I’m reminded of my experience at the Mendocino Coast Writer’s Conference. Again, something I have discussed before. One writer in our group of 12, when reading and critiquing other participant’s writing, constantly complained that “you didn’t explain this,” “you didn’t tell us that.” She was upset that every action wasn’t explained in detail. And I kept wanting to say that a writer should not have to provide every single detail, fact, and explanation to the reader. Some of the “work” of reading a story is imagining things and figuring them out as you go.

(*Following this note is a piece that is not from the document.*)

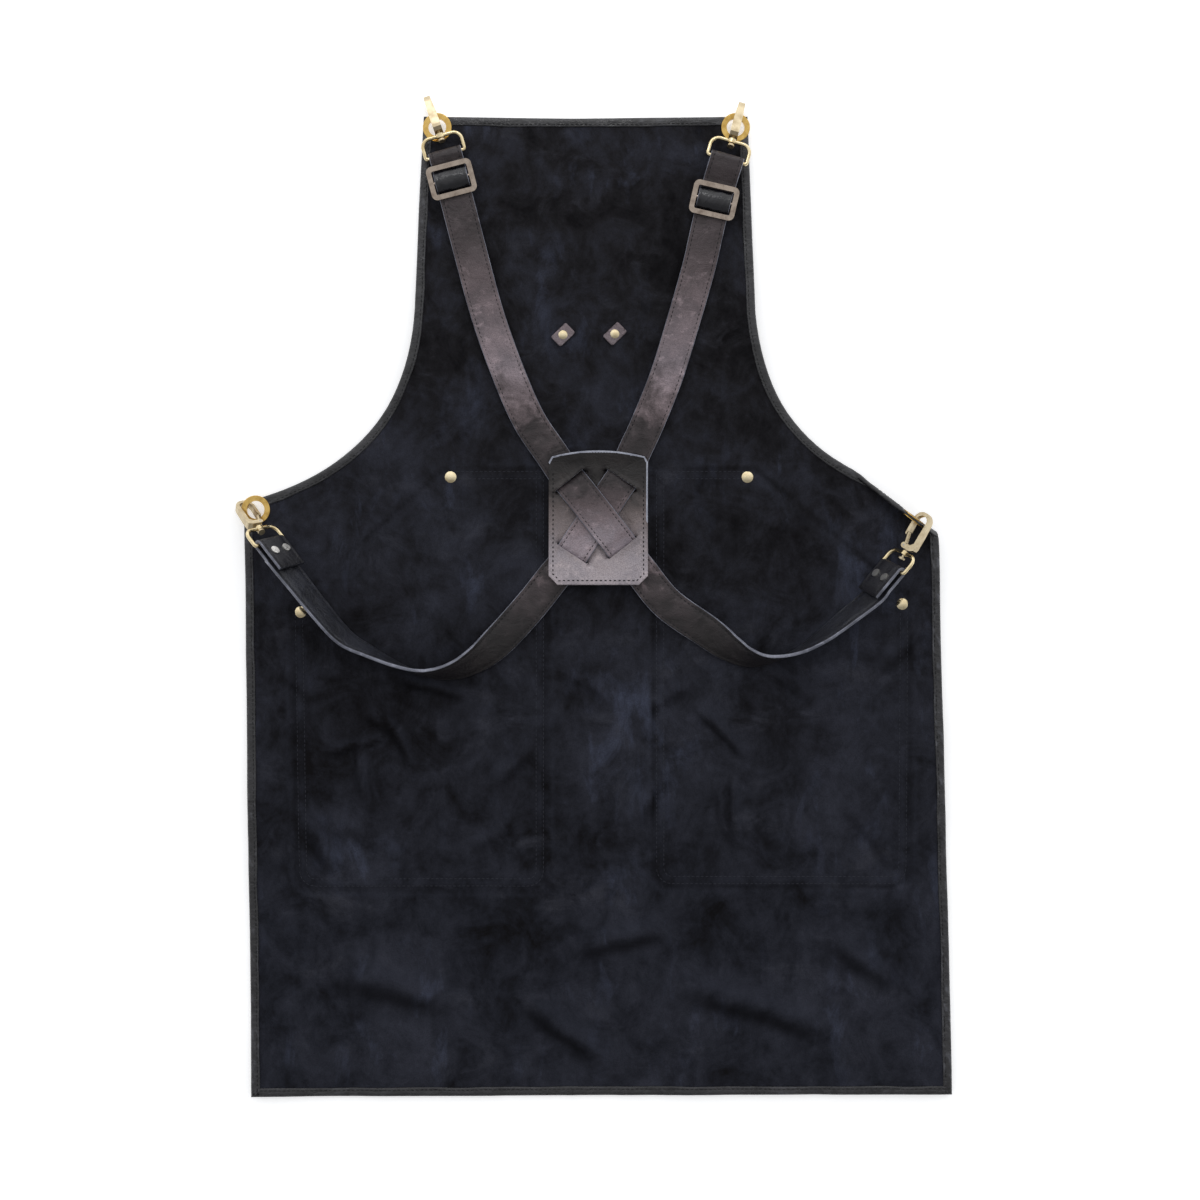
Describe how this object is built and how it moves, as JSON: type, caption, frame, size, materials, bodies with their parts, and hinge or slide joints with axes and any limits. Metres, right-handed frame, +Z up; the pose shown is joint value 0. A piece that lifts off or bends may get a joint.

Reading the discussion of this in the blog post makes me feel like writing a story is nothing more than writing an outline. Or, let me change that. I’m an attorney. In law school, we learn the approach we’re supposed to take to analyzing legal questions — IRAC — Issue, Rule, Analysis, Conclusion. The creativity of fiction demands more than that. And you want to know what? The best writing, the best stories don’t have to handfeed every bit to you.

No, instead, the best writers find ways to show you the world they have created without spoonfeeding it to you like a law school outline. If you want to write a good story, you don’t begin your chapter with London and a dateline — unless those things are absolutely critical to the story and the context needs to be established clearly at the beginning of the story.

One final point about location. I don’t know that I’ve ever read a piece of fiction in my 50+ years of reading where I’ve not understand the location of the story or if there are shifts in location, that there are shifts in location. I simply have never noticed this as a problem in the thousands of short stories and novels I have read in my lifetime. So … I’m not even sure why this is an issue.

(By the way, I’m intentionally not linking to the blog post we were responding to. Why? Because this isn’t about that particular person or even about the specific “rules” she covers. It’s more about … well, I guess I just need to vent because I see so much of this on Twitter and elsewhere. Rules. Rules. Rules. And I just think that people who write about these rules as though they are absolutes do no service to writers.)

I’m not going to cover every thing in the blog post. There’s just one other thing I want to address. After covering the four deadly sins, the author reveals “The Top Secret Bestseller’s Tip.” And what is it?

“The vitally first line — and last line — of every chapter. There is one purpose to those first and last lines — and that is to catapult the reader from one chapter to the next, from one page to the next.”

To be honest, this sounds like an agent talking. It’s the old idea of “you have to grab your reader by the throat with your opening line, paragraph or page.” And if you don’t, you’ve lost the battle. Only, it’s that idea on steroids. Every single chapter must begin and end with a line that catapults the reader!

Well, sure. If the rest of the words in the chapter are complete crap, you’ve got to do something to … catapult your reader on. But, come on, if you’ve done your work as a writer, and written a good story, the weight of the chapter, the work you’ve done in building that chapter and the entire arc of the story will keep your reader reading, with or without a compelling first or last sentence.

The more I think about this, the more I think these ideas are really for people who cannot write a good story. These ideas are what you do if you need to mask a lousy story. That’s all I can think of in response to these “rules.” If you write a good story, the rhythm and flow of it, the pull of the world you’ve created, all of this will carry the reader from word to word, page to page, chapter to chapter, beginning to end and all will be good. If you’re focusing instead on the first sentence and last sentence of each chapter, on whether you’ve adequately provided the location and other “facts” a reader needs, you may be focusing on the wrong thing.

What you’ll end up with is a box store like a Home Depot, instead of a Frank Lloyd Wright masterpiece.

3 Comments

  1. Good points, Mark. What underlies many of the advice posts is their authors’ need to sell their services and products–book coaching, editing, how-to books, and courses–which you often see in the sidebars of their posts. Nothing wrong with that–after all, many of us writers show our books on our blogs, but writers reading the advice posts should understand that’s one reason for them. These folks aren’t all-knowing deities, but people trying to make a living in the world of writing.

    Liked by 2 people

    1. kingmidget says:

      Just wish they’d stop presenting these things as absolutes.